■ Data extract:
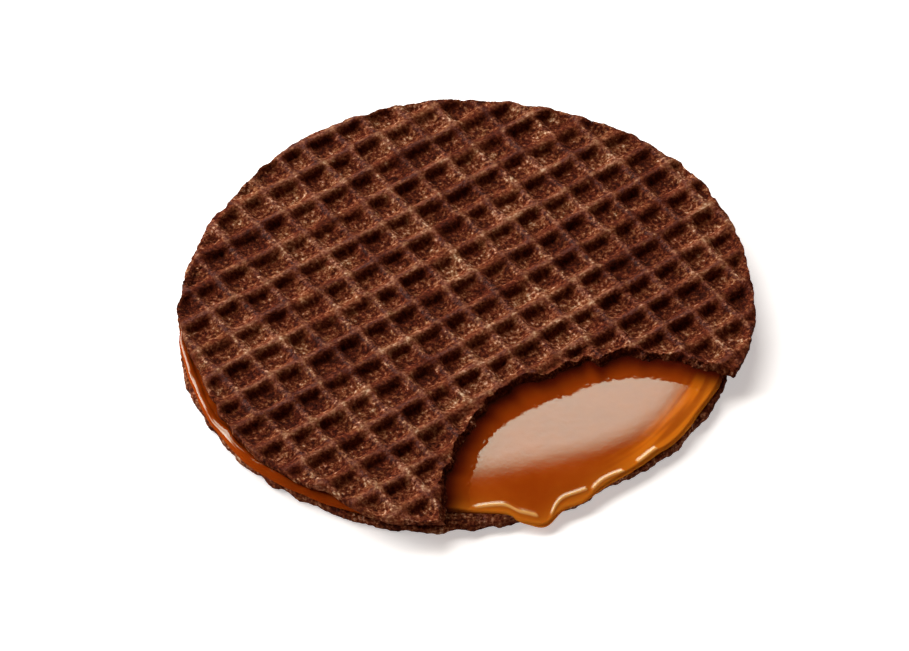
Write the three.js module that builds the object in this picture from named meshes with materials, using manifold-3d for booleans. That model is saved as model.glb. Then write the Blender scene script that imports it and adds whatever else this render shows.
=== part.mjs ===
// A stroopwafel: two thin waffled discs with a layer of soft caramel between them.
// A bite is gone from the upper wafer, so the caramel shows there and runs over the front rim.
// Millimetres, +Z up. The origin is the centre of the underside.

import * as THREE from 'three';
import { mergeVertices } from 'three/addons/utils/BufferGeometryUtils.js';
import Module from 'manifold-3d';

const wasm = await Module();
wasm.setup();

// ---------------------------------------------------------------- driving dimensions

const waferThickness = 1.8;
const caramelThickness = 1.2;
const clearance = 0.3; // between a wafer's side and the caramel beside it

// Places round a rim are angles in degrees, seen from above, anticlockwise from +X.
// A baked disc is never quite round: each swell moves its rim out, or in where it is negative.
const upperWafer = {
  radius: 50,
  centre: new THREE.Vector2(2.7, 0),
  seed: 11,
  swells: [
    { at: 38, halfWidth: 14, height: 0.7 },
    { at: 150, halfWidth: 14, height: -0.8 },
    { at: -141, halfWidth: 11, height: 1.2 },
    { at: -106, halfWidth: 8, height: 1.4 },
    { at: -21, halfWidth: 6, height: -1.2 },
  ],
};
const lowerWafer = {
  radius: 48.8,
  centre: new THREE.Vector2(0, 0),
  seed: 23,
  swells: [
    { at: 178, halfWidth: 14, height: -0.9 },
    { at: -104, halfWidth: 14, height: 1.4 },
    { at: -58, halfWidth: 9, height: -1.2 },
    { at: -20, halfWidth: 9, height: 0.5 },
  ],
};

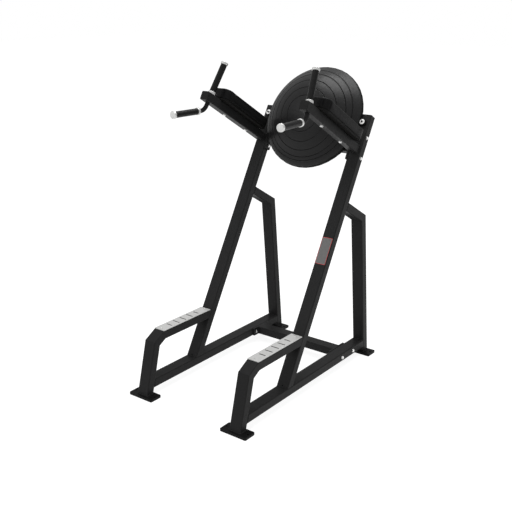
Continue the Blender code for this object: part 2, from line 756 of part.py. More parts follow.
def handle_path(corner, upper, lower, upper_length, lower_length):
    """Points of the handle's centre line: straight, round bend, straight."""
    bend = math.pi - upper.angle(lower)
    tangent = HANDLE_BEND_RADIUS * math.tan(bend / 2)
    inside = (upper + lower).normalized()
    centre = corner + inside * HANDLE_BEND_RADIUS / math.cos(bend / 2)
    first = corner + upper * tangent
    axis = (first - centre).cross(corner + lower * tangent - centre).normalized()
    points = [corner + upper * upper_length]
    steps = 6
    for step in range(steps + 1):
        turn = Quaternion(axis, bend * step / steps)
        points.append(centre + turn @ (first - centre))
    points.append(corner + lower * lower_length)
    return points


def handle_tube_mesh(points):
    """Bent round tube with open ends."""
    curve = bpy.data.curves.new("handle", "CURVE")
    curve.dimensions = "3D"
    curve.bevel_depth = HANDLE_RADIUS
    curve.bevel_resolution = TURN_STEPS // 2 - 2
    curve.use_fill_caps = False
    spline = curve.splines.new("POLY")
    spline.points.add(len(points) - 1)
    for item, point in zip(spline.points, points):
        item.co = (*point, 1.0)
    work = bpy.data.objects.new("handle", curve)
    CUTTERS.objects.link(work)
    mesh = take_mesh(work)
    flip = bmesh.new()
    flip.from_mesh(mesh)
    bmesh.ops.recalc_face_normals(flip, faces=flip.faces)
    flip.to_mesh(mesh)
    flip.free()
    return mesh


def sleeve_mesh(outer, inner, length, edge):
    """Turned sleeve from z = 0 up, its outer edges broken."""
    return turned_mesh(
        [
            (outer - edge, length),
            (outer, length - edge),
            (outer, edge),
            (outer - edge, 0.0),
            (inner, 0.0),
            (inner, length),
        ],
        closed=True,
    )


def knob_mesh():
    """End cap of a handle: a disc above z = 0 with a spigot below it."""
    spigot = HANDLE_RADIUS - HANDLE_WALL - GAP
    return turned_mesh(
        [
            (0.0, KNOB_LENGTH),
            (COLLAR_RADIUS - KNOB_EDGE, KNOB_LENGTH),
            (COLLAR_RADIUS, KNOB_LENGTH - KNOB_EDGE),
            (COLLAR_RADIUS, KNOB_EDGE),
            (COLLAR_RADIUS - KNOB_EDGE, 0.0),
            (spigot, 0.0),
            (spigot, -KNOB_SPIGOT),
            (0.0, -KNOB_SPIGOT),
        ]
    )


def build_handles():
    """Bent handles with their grips, collars and end caps. Returns the drills of the arms."""
    bore = HANDLE_RADIUS + GAP
    collar = sleeve_mesh(COLLAR_RADIUS, bore, COLLAR_LENGTH, KNOB_EDGE)
    upper_grip = sleeve_mesh(GRIP_RADIUS, bore, UPPER_GRIP_LENGTH, GRIP_EDGE)
    lower_grip = sleeve_mesh(GRIP_RADIUS, bore, LOWER_GRIP_LENGTH, GRIP_EDGE)
    knob = knob_mesh()
    lean = math.radians(HANDLE_LEAN)
    collar_rise = (ARM_SIZE / 2 + GAP + COLLAR_RADIUS * math.sin(lean)) / math.cos(lean)
    drop = HANDLE_DROP / math.cos(lean)
    drills = []
    for side, sign in SIDES:
        upper, lower = handle_ways(sign)
        crossing = leaning(sign * SIDE_OFFSET, -HANDLE_PLACE, ARM_HEIGHT).translation
        corner = crossing - upper * drop
        tangent = HANDLE_BEND_RADIUS * math.tan((math.pi - upper.angle(lower)) / 2)
        upper_start = drop + collar_rise
        lower_start = tangent + HANDLE_RUN
        upper_end = upper_start + COLLAR_LENGTH + UPPER_GRIP_LENGTH + 2 * GAP
        lower_end = lower_start + COLLAR_LENGTH + LOWER_GRIP_LENGTH + 2 * GAP
        path = handle_path(corner, upper, lower, upper_end - GAP, lower_end - GAP)
        tube = add_part(side + "_handle_tube", handle_tube_mesh(path), "paint", smooth=True)
        wall = tube.modifiers.new("wall", "SOLIDIFY")
        wall.thickness = HANDLE_WALL
        wall.offset = -1.0
        for way, start, end, grip, name in (
            (upper, upper_start, upper_end, upper_grip, "_upper"),
            (lower, lower_start, lower_end, lower_grip, "_lower"),
        ):
            collar_place = facing(corner + way * start, way)
            grip_place = facing(corner + way * (start + COLLAR_LENGTH + GAP), way)
            cap_place = facing(corner + way * end, way)
            add_part(side + name + "_collar", collar.copy(), "aluminium", collar_place, True)
            add_part(side + name + "_grip", grip.copy(), "rubber", grip_place, True)
            add_part(side + name + "_end_cap", knob.copy(), "aluminium", cap_place, True)
        drills.append((facing(crossing, upper), bore, 2 * ARM_SIZE))
    return drills


# Dome

def dome_rise(radius):
    """Height of the dome's surface above its back at a distance from its axis."""
    return DOME_RISE - DOME_SPHERE + math.sqrt(DOME_SPHERE ** 2 - radius ** 2)


def dome_profile():
    """Half section of the dome from its crown down, with its ring grooves."""
    radii = [DOME_GROOVE_FIRST * step / 3 for step in range(3)]
    points = [(radius, dome_rise(radius)) for radius in radii]
    half = DOME_GROOVE_WIDTH / 2
    previous = None
    for groove in DOME_GROOVE_RADII:
        if previous is not None:
            middle = (previous + groove) / 2
            points.append((middle, dome_rise(middle)))
        points.append((groove - half, dome_rise(groove - half)))
        points.append((groove, dome_rise(groove) - DOME_GROOVE_DEPTH))
        points.append((groove + half, dome_rise(groove + half)))
        previous = groove
    reach = DOME_RADIUS - DOME_EDGE
    inside = DOME_SPHERE - DOME_EDGE
    level = DOME_RISE - DOME_SPHERE + math.sqrt(inside ** 2 - reach ** 2)
    start = math.asin(reach / inside)
    edge_start = reach + DOME_EDGE * math.sin(start)
    for step in (1, 2):
        radius = previous + (edge_start - previous) * step / 3
        points.append((radius, dome_rise(radius)))
    for step in range(DOME_EDGE_STEPS + 1):
        turn = start + (math.pi / 2 - start) * step / DOME_EDGE_STEPS
        points.append((reach + DOME_EDGE * math.sin(turn), level + DOME_EDGE * math.cos(turn)))
    points.append((DOME_RADIUS, 0.0))
    points.append((0.0, 0.0))
    return points


def crown_share(radius):
    """Share of the crown's turn and drop that the dome takes at a distance from its axis."""
    if radius < DOME_TURN_TAIL:
        return 1 - (radius / DOME_TURN_REACH) ** 5
    left = max(0.0, 1 - (radius - DOME_TURN_TAIL) / (DOME_RADIUS - DOME_TURN_TAIL))
    return (1 - (DOME_TURN_TAIL / DOME_TURN_REACH) ** 5) * left ** 2


def pitched_dome(mesh):
    """Turn a dome's crown towards the vertical and lower it, with its rim left flat."""
    slant = math.tan(math.radians(DOME_PITCH))
    for vertex in mesh.vertices:
        place = vertex.co
        share = crown_share(math.hypot(place.x, place.y))
        if place.z > 0.0:
            place.z += slant * share * place.y
            place.y -= DOME_DROP * share
    return mesh


def build_dome():
    """Round pad on its board with bolted ears. Returns the drills of the uprights."""
    frontwards = Matrix.Rotation(math.radians(90), 4, "X")
    reach = math.sqrt(DOME_BOARD_RADIUS ** 2 - DOME_EAR_RADIUS ** 2)
    opening = math.degrees(math.atan2(DOME_EAR_RADIUS, reach))
    outline = arc(SIDE_OFFSET, 0.0, DOME_EAR_RADIUS, -90, 180, TURN_STEPS // 2)
    outline += arc(0.0, 0.0, DOME_BOARD_RADIUS, opening, 180 - 2 * opening, DOME_STEPS // 2)
    outline += arc(-SIDE_OFFSET, 0.0, DOME_EAR_RADIUS, 90, 180, TURN_STEPS // 2)
    outline += arc(0.0, 0.0, DOME_BOARD_RADIUS, 180 + opening, 180 - 2 * opening, DOME_STEPS // 2)
    holes = [circle(sign * SIDE_OFFSET, 0.0, DOME_BOLT_RADIUS + GAP) for _, sign in SIDES]
    board = plate_mesh([outline] + holes, DOME_BOARD_THICK)
    board_place = leaning(0.0, -GAP - DOME_BOARD_THICK / 2, DOME_HEIGHT) @ frontwards
    add_part("dome_board", board, "wood", board_place)

    pad_back = 2 * GAP + DOME_BOARD_THICK
    dome = pitched_dome(turned_mesh(dome_profile(), DOME_STEPS))
    add_part("dome_pad", dome, "vinyl", leaning(0.0, -pad_back, DOME_HEIGHT) @ frontwards, smooth=True)

    washer_back = GAP + DOME_BOARD_THICK + GAP
    washer = turned_mesh(
        [
            (DOME_WASHER_RADIUS, DOME_WASHER_THICK),
            (DOME_WASHER_RADIUS, 0.0),
            (DOME_BOLT_RADIUS + GAP, 0.0),
            (DOME_BOLT_RADIUS + GAP, DOME_WASHER_THICK),
        ],
        closed=True,
    )
    head_back = washer_back + DOME_WASHER_THICK + GAP
    nut_near = head_back + TUBE_WALL + GAP
    length = nut_near + NUT_THICK + DOME_BOLT_TAIL
    round_bolt = turned_mesh(
        [
            (0.0, DOME_BOLT_RISE),
            (DOME_BOLT_CROWN, DOME_BOLT_RISE),
            (DOME_BOLT_HEAD, DOME_BOLT_EDGE),
            (DOME_BOLT_HEAD, 0.0),
            (DOME_BOLT_RADIUS, 0.0),
            (DOME_BOLT_RADIUS, -length),
            (0.0, -length),
        ],
        ROUND_STEPS,
    )
    nut = prism_mesh(6, hexagon_radius(HEX_ACROSS), -nut_near - NUT_THICK, -nut_near)
    socket_radius = hexagon_radius(DOME_SOCKET_ACROSS)
    socket = prism_mesh(6, socket_radius, DOME_BOLT_RISE - DOME_SOCKET_DEPTH, 2 * DOME_BOLT_RISE)
    bolt = joined(joined(round_bolt, nut, "UNION"), socket, "DIFFERENCE")
    drills = []
    for side, sign in SIDES:
        ear = leaning(sign * SIDE_OFFSET, -washer_back, DOME_HEIGHT) @ frontwards
        add_part(side + "_dome_washer", washer.copy(), "zinc", ear)
        head = leaning(sign * SIDE_OFFSET, -head_back, DOME_HEIGHT) @ frontwards
        add_part(side + "_dome_bolt", bolt.copy(), "zinc", head)
        middle = leaning(sign * SIDE_OFFSET, 0.0, DOME_HEIGHT) @ frontwards
        drills.append((middle, DOME_BOLT_RADIUS + GAP, 3 * TUBE_WALL))
    return drills

# Whole object

def main():
    """Build every sub-part of the station."""
    tubes, step_corner = build_side_frames()
    arms = build_arms()
    build_end_caps()
    build_foot_plates()
    build_treads(step_corner, tubes["step_tube"])
    lower = axes_matrix(
        Vector((0.0, REAR_EDGE - LOWER_CROSS_INSET, RAIL_TOP - TUBE_DEPTH / 2)),
        Vector((1, 0, 0)),
        Vector((0, 1, 0)),
        Vector((0, 0, 1)),
    )
    cut_holes("rail_holes", tubes["base_rail"], build_cross("lower_cross", lower, ("front", "rear")))
    upper = leaning(0.0, TUBE_DEPTH / 2, UPPER_CROSS_HEIGHT) @ Matrix.Rotation(math.radians(90), 4, "X")
    upper_drills = build_cross("upper_cross", upper, ("bottom", "top"))
    cut_holes("upright_holes", tubes["upright"], drain_drills() + upper_drills + build_dome())
    cut_holes("arm_holes", arms, build_arm_pads() + build_handles(), TURN_STEPS)
    bpy.context.view_layer.update()


main()
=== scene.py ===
import math

import bmesh
import bpy
from bpy.props import FloatProperty, FloatVectorProperty, PointerProperty
from mathutils import Matrix, Quaternion, Vector
from mathutils.kdtree import KDTree


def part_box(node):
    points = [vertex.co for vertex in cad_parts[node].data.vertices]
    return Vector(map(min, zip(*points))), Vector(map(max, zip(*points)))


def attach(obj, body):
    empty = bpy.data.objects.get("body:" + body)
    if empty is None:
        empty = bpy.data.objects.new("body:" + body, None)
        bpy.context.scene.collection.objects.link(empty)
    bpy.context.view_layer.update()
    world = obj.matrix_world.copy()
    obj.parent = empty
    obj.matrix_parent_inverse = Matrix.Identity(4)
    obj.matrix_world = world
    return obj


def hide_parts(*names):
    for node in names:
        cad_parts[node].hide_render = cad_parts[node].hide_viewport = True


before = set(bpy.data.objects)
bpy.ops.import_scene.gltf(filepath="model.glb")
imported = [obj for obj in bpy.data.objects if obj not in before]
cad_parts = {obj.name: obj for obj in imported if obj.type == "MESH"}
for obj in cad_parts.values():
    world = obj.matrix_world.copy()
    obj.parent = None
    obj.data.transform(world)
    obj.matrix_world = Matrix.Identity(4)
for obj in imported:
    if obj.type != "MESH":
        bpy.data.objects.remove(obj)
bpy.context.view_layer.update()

bl_info = {
    "name": "Dip and Knee Raise Station",
    "version": (1, 0, 0),
    "blender": (4, 5, 0),
    "location": "View3D > Sidebar > Station",
    "description": "Dresses the frame of a dip and knee raise station",
    "category": "Add Mesh",
}

SIDES = (("left", -1), ("right", 1))

# Axes of the leaning uprights: x across, n behind their front face, s up along it
LEAN = math.radians(29.8)
UPRIGHT_FOOT = Vector((0.0, -0.25002, 0.096))
UP = Vector((0.0, math.sin(LEAN), math.cos(LEAN)))
BACK = Vector((0.0, math.cos(LEAN), -math.sin(LEAN)))

SIDE_OFFSET = 0.331
TUBE_HALF = 0.0375
TUBE_DEPTH = 0.050
RAIL_TOP = 0.096
RAIL_BOTTOM = 0.046
ARM_HEIGHT = 1.4045
ARM_HALF = 0.025
PLATE_TOP = 0.015
FLANGE_MIDDLE = 0.2829
COLLAR_LENGTH = 0.015
CAP_LENGTH = 0.014
SPIGOT_LENGTH = 0.018
PLAQUE_HEIGHT = 0.793
CLOTH_FRAMES = 20
FLOOR_GLOW_SHARE = 0.6
CAMERA_PLACE = (2.6143, -3.48772, 2.1560)
CAMERA_YAW = math.radians(37.2408)
CAMERA_PITCH = math.radians(-18.1617)


# Places

def axes_matrix(place, x_axis, y_axis, z_axis):
    """Matrix from an origin and three unit axes."""
    made = Matrix((x_axis, y_axis, z_axis)).transposed().to_4x4()
    made.translation = place
    return made


LEAN_FRAME = axes_matrix(UPRIGHT_FOOT, Vector((1, 0, 0)), BACK, UP)
FRONTWARDS = Matrix.Rotation(math.radians(90), 4, "X")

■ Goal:
Output exactly those lines that lie from the line with "# Whole object" through the line with "imported = [obj", with both of those lines included.

■ Task output:
# Whole object

def main():
    """Build every sub-part of the station."""
    tubes, step_corner = build_side_frames()
    arms = build_arms()
    build_end_caps()
    build_foot_plates()
    build_treads(step_corner, tubes["step_tube"])
    lower = axes_matrix(
        Vector((0.0, REAR_EDGE - LOWER_CROSS_INSET, RAIL_TOP - TUBE_DEPTH / 2)),
        Vector((1, 0, 0)),
        Vector((0, 1, 0)),
        Vector((0, 0, 1)),
    )
    cut_holes("rail_holes", tubes["base_rail"], build_cross("lower_cross", lower, ("front", "rear")))
    upper = leaning(0.0, TUBE_DEPTH / 2, UPPER_CROSS_HEIGHT) @ Matrix.Rotation(math.radians(90), 4, "X")
    upper_drills = build_cross("upper_cross", upper, ("bottom", "top"))
    cut_holes("upright_holes", tubes["upright"], drain_drills() + upper_drills + build_dome())
    cut_holes("arm_holes", arms, build_arm_pads() + build_handles(), TURN_STEPS)
    bpy.context.view_layer.update()


main()
=== scene.py ===
import math

import bmesh
import bpy
from bpy.props import FloatProperty, FloatVectorProperty, PointerProperty
from mathutils import Matrix, Quaternion, Vector
from mathutils.kdtree import KDTree


def part_box(node):
    points = [vertex.co for vertex in cad_parts[node].data.vertices]
    return Vector(map(min, zip(*points))), Vector(map(max, zip(*points)))


def attach(obj, body):
    empty = bpy.data.objects.get("body:" + body)
    if empty is None:
        empty = bpy.data.objects.new("body:" + body, None)
        bpy.context.scene.collection.objects.link(empty)
    bpy.context.view_layer.update()
    world = obj.matrix_world.copy()
    obj.parent = empty
    obj.matrix_parent_inverse = Matrix.Identity(4)
    obj.matrix_world = world
    return obj


def hide_parts(*names):
    for node in names:
        cad_parts[node].hide_render = cad_parts[node].hide_viewport = True


before = set(bpy.data.objects)
bpy.ops.import_scene.gltf(filepath="model.glb")
imported = [obj for obj in bpy.data.objects if obj not in before]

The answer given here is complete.